◆ **DATASET EXCERPT**:
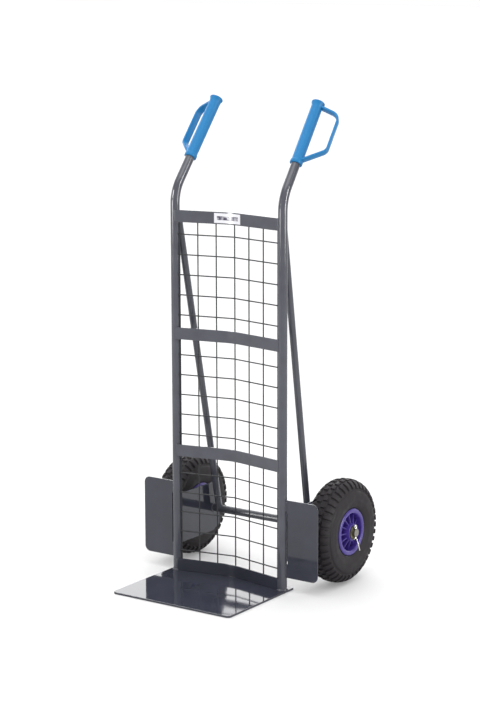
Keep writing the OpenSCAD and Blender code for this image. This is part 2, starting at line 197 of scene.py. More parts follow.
def light_panel(name, place, target, width, height, power):
    """An area light of a given size that looks at a target."""
    clear()
    bpy.ops.object.light_add(type="AREA", location=place)
    panel = bpy.context.object
    panel.name = name
    panel.data.shape = "RECTANGLE"
    panel.data.size, panel.data.size_y = width, height
    panel.data.energy = power
    aim = (Vector(target) - Vector(place)).to_track_quat("-Z", "Y")
    panel.rotation_euler = aim.to_euler()
    return panel


middle = (cad_box[0] + cad_box[1]) / 2
for name, beside, low, high in (("panel_left_low", LEFT_TURN, PANEL_FOOT, GAP_STARTS),
                                ("panel_left_high", LEFT_TURN, GAP_ENDS, PANEL_HEAD),
                                ("panel_right", RIGHT_TURN, PANEL_FOOT, PANEL_HEAD)):
    compass = YAW + math.radians(beside)
    spot = Vector((math.sin(compass), -math.cos(compass), 0)) * PANEL_AWAY
    spot.z = (low + high) / 2
    power = PANEL_LEVEL * math.pi * PANEL_WIDE * (high - low)
    panel = light_panel(name, spot, (0, 0, spot.z), PANEL_WIDE, high - low, power)
    panel.visible_diffuse = False
light_panel("panel_above", ABOVE_PLACE, middle, ABOVE_SIDE, ABOVE_SIDE, ABOVE_POWER)
print("Each tall panel stands", PANEL_AWAY, "m away and mirrors at level", PANEL_LEVEL)

# %% [markdown]
# ## Floor
# The floor is one big pale sheet just under the truck, which melts into the surround.

# %% A wide floor
FLOOR_SIDE, FLOOR_DROP = 90, 0.0005
bpy.ops.mesh.primitive_plane_add(size=FLOOR_SIDE, location=(0, 0, -FLOOR_DROP))
floor = bpy.context.object
floor.name = "floor"
floor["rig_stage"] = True
print("The floor is", FLOOR_SIDE, "m wide")

# %% [markdown]
# ## How a finish is built
# Every finish starts from one shader and a few nodes. One function makes the material with its
# plain values, one adds a node with its settings and links, and one turns the hex colours of a
# paint chart into the linear colours that the renderer works in. Patterns are read from Object
# coordinates, which are metres here, so a grain of so many millimetres is one division away.

# %% Helpers for the finishes


def linear(hex_colour):
    """Linear colour with alpha from an sRGB hex string."""
    parts = [int(hex_colour[k:k + 2], 16) / 255 for k in (1, 3, 5)]
    return [c / 12.92 if c <= 0.04045 else ((c + 0.055) / 1.055) ** 2.4 for c in parts] + [1]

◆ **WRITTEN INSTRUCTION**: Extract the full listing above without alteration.

◆ **SOLUTION FOR THIS TASK**:
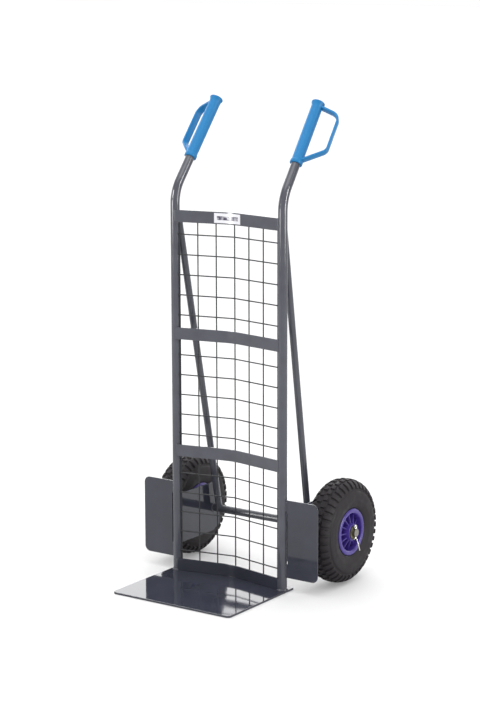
Keep writing the OpenSCAD and Blender code for this image. This is part 2, starting at line 197 of scene.py. More parts follow.
def light_panel(name, place, target, width, height, power):
    """An area light of a given size that looks at a target."""
    clear()
    bpy.ops.object.light_add(type="AREA", location=place)
    panel = bpy.context.object
    panel.name = name
    panel.data.shape = "RECTANGLE"
    panel.data.size, panel.data.size_y = width, height
    panel.data.energy = power
    aim = (Vector(target) - Vector(place)).to_track_quat("-Z", "Y")
    panel.rotation_euler = aim.to_euler()
    return panel


middle = (cad_box[0] + cad_box[1]) / 2
for name, beside, low, high in (("panel_left_low", LEFT_TURN, PANEL_FOOT, GAP_STARTS),
                                ("panel_left_high", LEFT_TURN, GAP_ENDS, PANEL_HEAD),
                                ("panel_right", RIGHT_TURN, PANEL_FOOT, PANEL_HEAD)):
    compass = YAW + math.radians(beside)
    spot = Vector((math.sin(compass), -math.cos(compass), 0)) * PANEL_AWAY
    spot.z = (low + high) / 2
    power = PANEL_LEVEL * math.pi * PANEL_WIDE * (high - low)
    panel = light_panel(name, spot, (0, 0, spot.z), PANEL_WIDE, high - low, power)
    panel.visible_diffuse = False
light_panel("panel_above", ABOVE_PLACE, middle, ABOVE_SIDE, ABOVE_SIDE, ABOVE_POWER)
print("Each tall panel stands", PANEL_AWAY, "m away and mirrors at level", PANEL_LEVEL)

# %% [markdown]
# ## Floor
# The floor is one big pale sheet just under the truck, which melts into the surround.

# %% A wide floor
FLOOR_SIDE, FLOOR_DROP = 90, 0.0005
bpy.ops.mesh.primitive_plane_add(size=FLOOR_SIDE, location=(0, 0, -FLOOR_DROP))
floor = bpy.context.object
floor.name = "floor"
floor["rig_stage"] = True
print("The floor is", FLOOR_SIDE, "m wide")

# %% [markdown]
# ## How a finish is built
# Every finish starts from one shader and a few nodes. One function makes the material with its
# plain values, one adds a node with its settings and links, and one turns the hex colours of a
# paint chart into the linear colours that the renderer works in. Patterns are read from Object
# coordinates, which are metres here, so a grain of so many millimetres is one division away.

# %% Helpers for the finishes


def linear(hex_colour):
    """Linear colour with alpha from an sRGB hex string."""
    parts = [int(hex_colour[k:k + 2], 16) / 255 for k in (1, 3, 5)]
    return [c / 12.92 if c <= 0.04045 else ((c + 0.055) / 1.055) ** 2.4 for c in parts] + [1]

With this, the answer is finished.